Toward the end of last year Intel quietly made available x86-simd-sort via their GitHub account. It’s a C++ header file library for high performance SIMD sorting though in its current form is just focused on an AVX-512 quicksort implementation.
There hasn’t been much coverage of this x86-simd-sort project and the GitHub page itself doesn’t do much to talk up the crazy fast performance potential of AVX-512 for sorting… But now by way of the widely-used Numpy open-source project, there is prominent use of it and achieving some staggering results.
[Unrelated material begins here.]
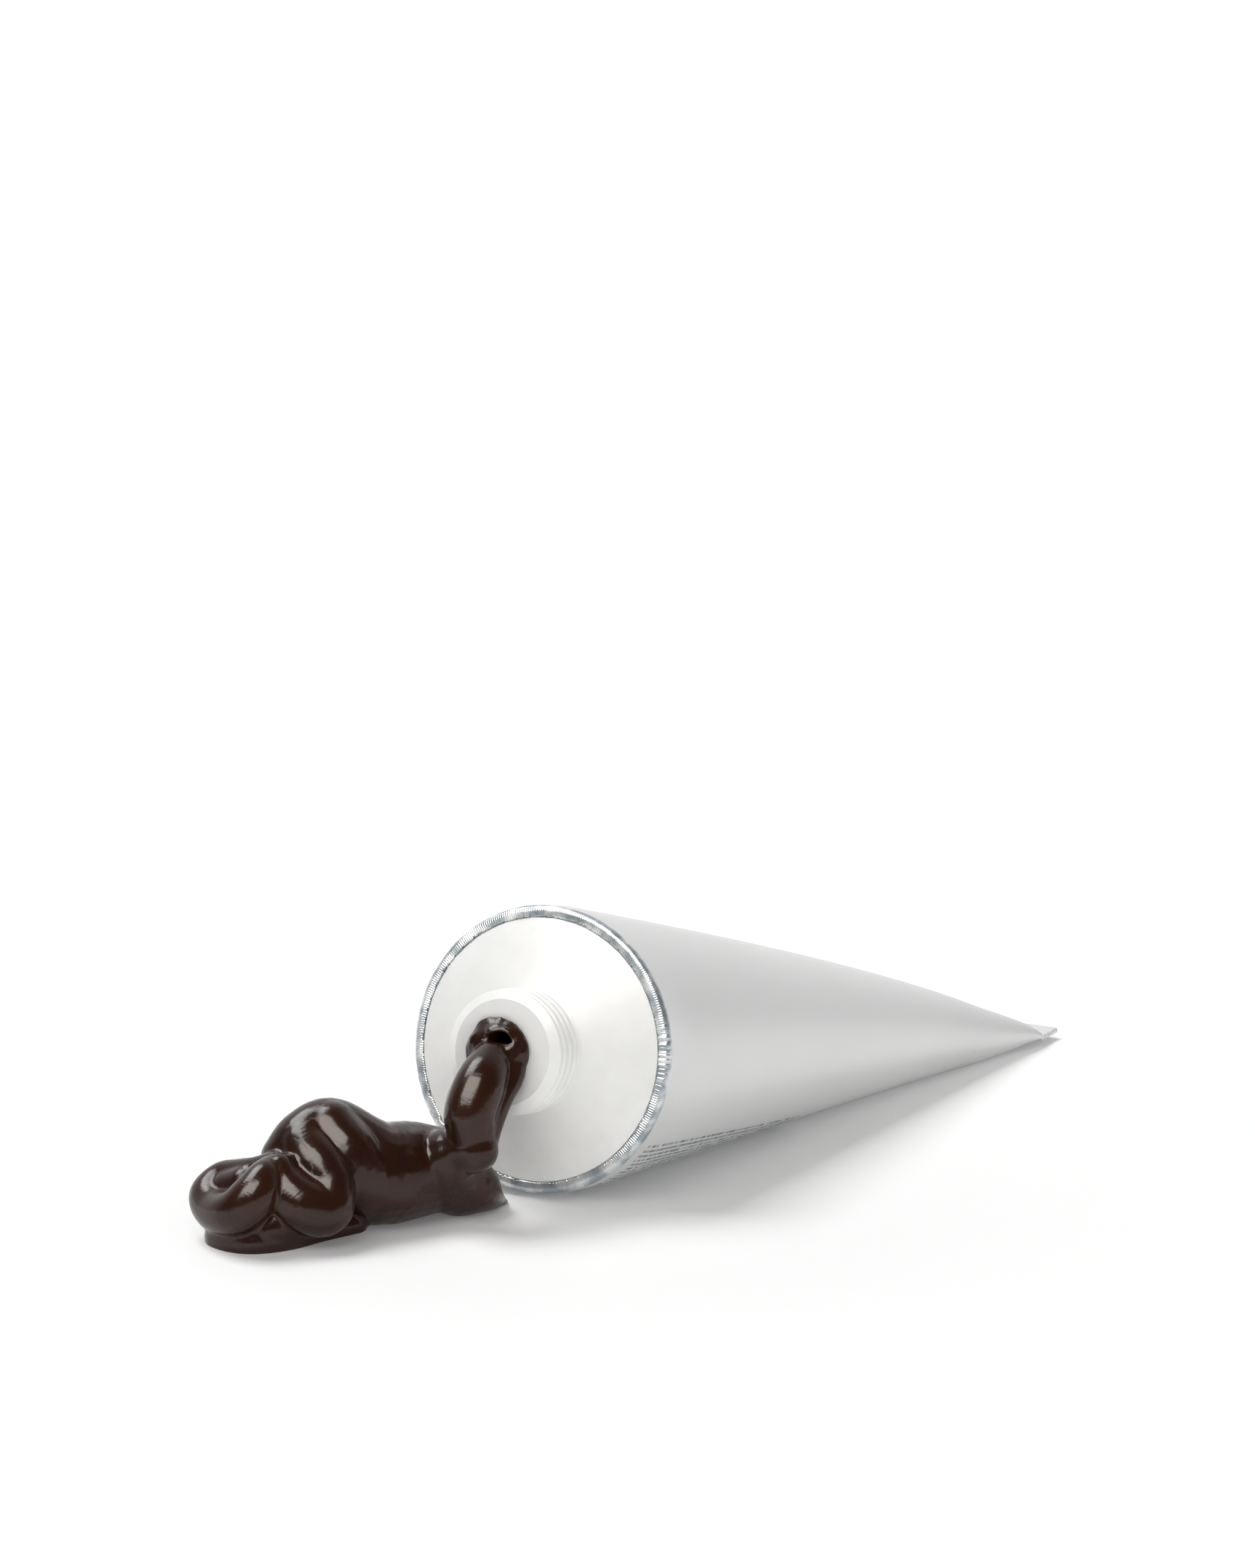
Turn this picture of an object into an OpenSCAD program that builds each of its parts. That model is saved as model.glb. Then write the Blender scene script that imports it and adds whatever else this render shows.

Merged today into Numpy was PR 22315 to vectorize the quicksort for 16-bit and 64-bit data types using AVX-512. On an Intel Tigerlake system this sped-up 16-bit int sorting by 17x while float 64-bit sorting by nearly 10x for random arrays and 32-bit data types were 12~13x faster sorts. This Numpy change was made by Intel engineer Raghuveer Devulapalli and is leveraging the x86-simd-sort code.
A speed-up worth celebrating… From multi-vendor support to more efficient AVX-512 implementations on newer processors to more robust software use, there is a lot to enjoy around AVX-512 these days.
A 10~17x speed-up for sorting with AVX-512 is pretty astonishing, especially when factoring in the better AVX-512 efficiencies with recent generations of Intel CPUs. With the latest Xeon Scalable processors the thermal and power impact of AVX-512 is no longer too great or causing significant CPU down-clocking as it was panned for in the past, but is in rather good shape. See my recent Intel Xeon “Sapphire Rapids” AVX-512 benchmarks that includes the power efficiency It’s too bad though that the latest Intel Core client processors no longer are offering AVX-512. Meanwhile over on the AMD side with their Zen 4 processors from the Ryzen 7000 series through the 4th Gen EPYC server processors is (finally) AVX-512 support.
It will be interesting to see what other software projects decide to make use of this x86-simd-sort for speedy AVX-512 sorting. It’s another notable win for Advanced Vector Extensions 512 similar to how last year simdjson tapped AVX-512 for very fast JSON parsing as something one would normally not think of immediately as a great use-case for AVX-512.